JFK Conspiracy Theories: Should We Pay Attention?
Is conspiracy theorizing a problem?
As America recognizes the 50th anniversary of John F. Kennedy's assassination, the conspiracy theories continue to abound. Among the most prevalent are:
- That he was murdered by the CIA as revenge for his post-Bay of Pigs personnel shake-up and/or his alleged plan to de-escalate the Vietnam War.
- That he was murdered by the mafia both because of his brother's role in prosecuting major dons, and because of his failure to oust Fidel Castro, who interfered with their business interests in Cuba.
- That he was murdered by the Soviets and/or Castro through Lee Harvey Oswald (who had known Communist ties), because they wanted to exact vengeance for the Cuban Missile Crisis.
- That he was murdered by then-Vice President Lyndon Johnson, who was concerned that a financial scandal might convince Kennedy to drop him from the 1964 ticket.
- That he was murdered by the Federal Reserve, which believed that Kennedy's issuing of Executive Order 11110, instructing the Secretary of the Treasury to issue $4.2 billion in silver certificates, was the first step in a larger plan to diminish its power over the currency.
Much of this has to do with traits of the American political psyche. As William Saletan of Slate recently wrote, conspiracy theorists "aren't really skeptics. Like the rest of us, they're selective doubters. They favor a worldview, which they uncritically defend. But their worldview isn't about God, values, freedom, or equality. It's about the omnipotence of elites."
After reiterating this perspective, The New York Times recently concluded, "Psychologists aren't sure whether powerlessness causes conspiracy theories or vice versa. Either way, the current scientific thinking suggests these beliefs are nothing more than an extreme form of cynicism, a turning away from politics and traditional media — which only perpetuates the problem."

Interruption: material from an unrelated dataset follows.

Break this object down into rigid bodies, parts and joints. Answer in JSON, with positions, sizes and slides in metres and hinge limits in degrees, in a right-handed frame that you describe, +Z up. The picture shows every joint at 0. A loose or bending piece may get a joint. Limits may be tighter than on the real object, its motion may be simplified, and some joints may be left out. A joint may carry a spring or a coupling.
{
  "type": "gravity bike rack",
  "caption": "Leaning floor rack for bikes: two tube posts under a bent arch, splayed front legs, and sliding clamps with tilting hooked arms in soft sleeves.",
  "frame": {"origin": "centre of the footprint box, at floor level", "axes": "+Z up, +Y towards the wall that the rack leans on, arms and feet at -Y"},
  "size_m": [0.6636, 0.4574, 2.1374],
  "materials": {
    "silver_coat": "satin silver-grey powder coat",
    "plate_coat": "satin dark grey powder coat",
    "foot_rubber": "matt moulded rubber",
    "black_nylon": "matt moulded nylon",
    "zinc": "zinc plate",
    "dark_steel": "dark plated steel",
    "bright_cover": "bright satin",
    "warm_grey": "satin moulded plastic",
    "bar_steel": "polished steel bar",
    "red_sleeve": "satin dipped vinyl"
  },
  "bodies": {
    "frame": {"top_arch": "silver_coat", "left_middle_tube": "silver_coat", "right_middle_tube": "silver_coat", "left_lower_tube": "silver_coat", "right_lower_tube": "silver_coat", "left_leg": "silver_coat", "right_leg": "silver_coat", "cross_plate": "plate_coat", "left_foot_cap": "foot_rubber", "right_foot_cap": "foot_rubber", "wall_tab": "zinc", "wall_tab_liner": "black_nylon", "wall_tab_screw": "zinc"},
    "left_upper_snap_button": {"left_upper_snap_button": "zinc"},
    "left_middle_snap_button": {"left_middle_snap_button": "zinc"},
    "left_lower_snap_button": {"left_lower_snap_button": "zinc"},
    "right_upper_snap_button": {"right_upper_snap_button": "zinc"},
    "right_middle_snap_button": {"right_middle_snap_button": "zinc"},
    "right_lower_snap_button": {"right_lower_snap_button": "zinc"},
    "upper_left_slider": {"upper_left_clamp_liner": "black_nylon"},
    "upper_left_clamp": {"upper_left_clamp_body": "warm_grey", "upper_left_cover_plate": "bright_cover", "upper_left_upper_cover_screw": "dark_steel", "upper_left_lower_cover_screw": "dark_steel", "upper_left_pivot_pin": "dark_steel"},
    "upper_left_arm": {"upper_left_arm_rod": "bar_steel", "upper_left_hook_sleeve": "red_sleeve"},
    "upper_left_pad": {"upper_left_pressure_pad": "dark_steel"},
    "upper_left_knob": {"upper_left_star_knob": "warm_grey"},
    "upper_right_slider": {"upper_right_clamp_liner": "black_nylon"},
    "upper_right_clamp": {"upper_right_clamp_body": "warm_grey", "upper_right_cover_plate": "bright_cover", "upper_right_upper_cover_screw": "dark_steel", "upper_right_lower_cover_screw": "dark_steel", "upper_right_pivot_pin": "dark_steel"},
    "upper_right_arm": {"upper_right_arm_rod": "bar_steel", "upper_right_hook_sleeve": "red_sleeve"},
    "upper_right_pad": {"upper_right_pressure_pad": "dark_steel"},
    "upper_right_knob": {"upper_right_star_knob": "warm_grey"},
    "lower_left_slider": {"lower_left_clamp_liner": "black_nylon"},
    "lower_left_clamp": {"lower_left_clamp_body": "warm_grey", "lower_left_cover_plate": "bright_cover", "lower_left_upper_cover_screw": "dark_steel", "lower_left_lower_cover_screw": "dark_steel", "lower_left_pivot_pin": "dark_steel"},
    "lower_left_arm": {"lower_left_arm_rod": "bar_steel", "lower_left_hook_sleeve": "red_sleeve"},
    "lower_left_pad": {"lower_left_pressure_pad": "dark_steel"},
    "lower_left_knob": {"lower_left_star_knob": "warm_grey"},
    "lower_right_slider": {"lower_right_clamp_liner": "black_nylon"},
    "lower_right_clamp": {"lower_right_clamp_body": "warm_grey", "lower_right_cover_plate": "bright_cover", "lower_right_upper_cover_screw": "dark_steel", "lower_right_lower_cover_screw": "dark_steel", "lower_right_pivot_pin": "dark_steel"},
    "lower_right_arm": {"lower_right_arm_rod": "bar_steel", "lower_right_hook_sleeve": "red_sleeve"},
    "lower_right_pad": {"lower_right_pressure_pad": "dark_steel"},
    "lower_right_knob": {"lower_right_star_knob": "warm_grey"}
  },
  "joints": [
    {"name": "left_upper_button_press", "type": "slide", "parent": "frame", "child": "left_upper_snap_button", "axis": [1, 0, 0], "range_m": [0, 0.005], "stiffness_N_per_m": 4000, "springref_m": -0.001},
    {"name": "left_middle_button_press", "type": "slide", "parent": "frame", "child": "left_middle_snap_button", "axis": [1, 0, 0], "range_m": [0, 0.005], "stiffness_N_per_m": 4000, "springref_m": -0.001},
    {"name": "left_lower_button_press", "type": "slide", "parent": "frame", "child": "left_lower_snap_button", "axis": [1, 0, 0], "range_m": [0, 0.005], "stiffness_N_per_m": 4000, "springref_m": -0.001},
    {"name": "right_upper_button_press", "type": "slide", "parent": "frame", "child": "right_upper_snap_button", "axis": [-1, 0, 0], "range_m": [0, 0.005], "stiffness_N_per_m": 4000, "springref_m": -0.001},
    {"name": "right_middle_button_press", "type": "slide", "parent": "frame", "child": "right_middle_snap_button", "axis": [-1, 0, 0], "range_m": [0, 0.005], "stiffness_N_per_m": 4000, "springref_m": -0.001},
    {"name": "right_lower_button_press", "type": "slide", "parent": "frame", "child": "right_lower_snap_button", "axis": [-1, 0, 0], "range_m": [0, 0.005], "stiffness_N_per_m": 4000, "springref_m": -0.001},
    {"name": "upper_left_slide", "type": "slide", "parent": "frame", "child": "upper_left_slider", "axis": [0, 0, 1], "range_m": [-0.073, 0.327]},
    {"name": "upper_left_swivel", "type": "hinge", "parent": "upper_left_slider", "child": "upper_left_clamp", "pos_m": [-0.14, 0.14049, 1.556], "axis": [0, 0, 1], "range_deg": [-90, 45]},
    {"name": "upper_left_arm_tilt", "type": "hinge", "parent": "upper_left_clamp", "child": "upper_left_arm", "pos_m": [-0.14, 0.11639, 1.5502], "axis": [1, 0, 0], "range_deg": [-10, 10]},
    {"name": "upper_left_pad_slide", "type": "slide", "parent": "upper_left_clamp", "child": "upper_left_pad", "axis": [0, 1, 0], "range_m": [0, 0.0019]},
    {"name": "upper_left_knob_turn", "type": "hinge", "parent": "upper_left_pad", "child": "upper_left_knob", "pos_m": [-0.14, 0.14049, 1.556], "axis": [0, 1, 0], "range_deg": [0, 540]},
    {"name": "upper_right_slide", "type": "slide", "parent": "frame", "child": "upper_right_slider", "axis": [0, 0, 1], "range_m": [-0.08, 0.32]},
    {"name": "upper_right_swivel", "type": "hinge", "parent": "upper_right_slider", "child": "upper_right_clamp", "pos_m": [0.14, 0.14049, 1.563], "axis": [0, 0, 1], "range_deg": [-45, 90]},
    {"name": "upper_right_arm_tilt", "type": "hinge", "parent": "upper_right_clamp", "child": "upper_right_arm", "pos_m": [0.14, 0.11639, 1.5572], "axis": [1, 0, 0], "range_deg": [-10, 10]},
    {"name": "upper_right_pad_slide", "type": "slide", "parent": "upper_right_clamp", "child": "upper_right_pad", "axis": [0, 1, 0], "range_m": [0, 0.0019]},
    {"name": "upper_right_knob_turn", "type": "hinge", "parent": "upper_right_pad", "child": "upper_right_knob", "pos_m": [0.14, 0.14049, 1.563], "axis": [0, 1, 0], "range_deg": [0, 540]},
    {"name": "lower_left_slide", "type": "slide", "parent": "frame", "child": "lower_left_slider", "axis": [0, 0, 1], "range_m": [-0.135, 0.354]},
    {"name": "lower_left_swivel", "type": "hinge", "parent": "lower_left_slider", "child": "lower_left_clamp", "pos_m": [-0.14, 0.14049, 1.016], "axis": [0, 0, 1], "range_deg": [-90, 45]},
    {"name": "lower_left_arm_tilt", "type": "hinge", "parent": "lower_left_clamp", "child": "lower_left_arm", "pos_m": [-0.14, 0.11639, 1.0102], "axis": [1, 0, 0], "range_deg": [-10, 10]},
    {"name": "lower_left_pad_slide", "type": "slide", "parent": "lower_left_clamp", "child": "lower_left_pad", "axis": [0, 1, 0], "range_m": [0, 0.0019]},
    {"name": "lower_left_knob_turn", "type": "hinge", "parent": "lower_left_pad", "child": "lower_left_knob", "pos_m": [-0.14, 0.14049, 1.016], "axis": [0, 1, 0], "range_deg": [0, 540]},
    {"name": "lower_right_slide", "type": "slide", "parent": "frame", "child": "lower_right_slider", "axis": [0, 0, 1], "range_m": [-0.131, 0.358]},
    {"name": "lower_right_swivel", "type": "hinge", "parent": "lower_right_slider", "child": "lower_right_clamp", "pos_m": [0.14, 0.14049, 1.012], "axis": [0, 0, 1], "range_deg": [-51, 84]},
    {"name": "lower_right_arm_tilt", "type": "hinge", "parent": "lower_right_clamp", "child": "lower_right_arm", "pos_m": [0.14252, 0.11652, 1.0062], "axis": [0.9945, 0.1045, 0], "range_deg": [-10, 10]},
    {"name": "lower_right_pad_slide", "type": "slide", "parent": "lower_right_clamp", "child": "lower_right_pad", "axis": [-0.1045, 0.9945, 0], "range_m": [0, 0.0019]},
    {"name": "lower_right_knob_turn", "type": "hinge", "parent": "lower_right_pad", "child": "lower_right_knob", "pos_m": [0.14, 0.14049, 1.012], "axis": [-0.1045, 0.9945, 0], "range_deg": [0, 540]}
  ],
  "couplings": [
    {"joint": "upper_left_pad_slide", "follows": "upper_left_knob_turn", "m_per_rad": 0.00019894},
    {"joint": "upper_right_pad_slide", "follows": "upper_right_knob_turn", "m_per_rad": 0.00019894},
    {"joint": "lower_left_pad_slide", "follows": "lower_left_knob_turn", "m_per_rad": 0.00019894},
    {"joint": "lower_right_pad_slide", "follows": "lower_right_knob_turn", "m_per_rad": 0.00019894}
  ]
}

This idea was perhaps best summed up by former National Security Advisor Zbigniew Brzezinski: "History is much more the product of chaos than of conspiracy."
While there is merit to the Slate/New York Times/Brzezinski school of thought on the mindset of conspiracy theories, it is excessively reductive. For one thing, there have been verified conspiracies throughout history. From the Reichstag fire and Operation Ajax to the NSA's PRISM program, our textbooks are filled with verified accounts in which small cadres of powerful elites plotted to increase their power through manipulative means.

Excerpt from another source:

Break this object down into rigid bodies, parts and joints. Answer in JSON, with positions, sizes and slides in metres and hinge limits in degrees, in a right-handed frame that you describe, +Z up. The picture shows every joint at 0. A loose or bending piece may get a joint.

The loony conspiracy theory of yesterday has too often become the official history of today that historians can no longer offhandedly dismiss theories without scrutiny. Indeed, this may be the foremost reason why conspiracy theorizing is ultimately healthy. Regardless of whether their claims are true, conspiracy theorists juxtapose an alternate historical narrative with conventional accounts, preventing purveyors of the latter from settling into scholarly complacency. If they're right, then of course they deserve an audience; but even when they're wrong, conspiracy theorists prevent a fate far worse than wrongheaded speculation — namely, intellectual atrophy.
Even more important than this, however, is what conspiracy theories tell us about our political culture. For this, I turn to a passage from Richard Hofstadter's classic essay, "The Paranoid Style in American Politics," one that needs to be quoted in full:
"Perhaps the central situation conducive to the diffusion of the paranoid tendency is a confrontation of opposed interests which are (or are felt to be) totally irreconcilable, and thus by nature not susceptible to the normal political processes of bargain and compromise. The situation becomes worse when the representatives of a particular social interest — perhaps because of the very unrealistic and unrealizable nature of its demands — are shut out of the political process. Having no access to political bargaining or the making of decisions, they find their original conception that the world of power is sinister and malicious fully confirmed. They see only the consequences of power — and this through distorting lenses — and have no chance to observe its actual machinery."
In short, one of the primary reasons conspiracy theories continue to abound is because vast swaths of the American population feel shut out from the democratic mechanisms that are supposed to serve them. If Americans felt more closely connected to the political, social, and economic institutions that control their lives — you know, if our society was actually run according to democratic principles — conspiracy theories would be much less popular. Ordinary people wouldn't feel like the society that controls their lives is run by forces beyond their control. When people feel powerless, a mystique inevitably develops over the places where power exists. This then proves to be a fertile breeding ground for conspiratorial mindsets.
Perhaps appropriately, this returns us to the ideals propounded by Kennedy himself. Regardless of which of the Kennedy assassination conspiracy theories is correct (if indeed any of them are), the bottom line is that a well-informed citizenry living in a transparently democratic society is one that needs no conspiracy theories in the first place.
As Kennedy himself put it: "A nation that is afraid to let its people judge the truth and falsehood in an open market is a nation that is afraid of its people."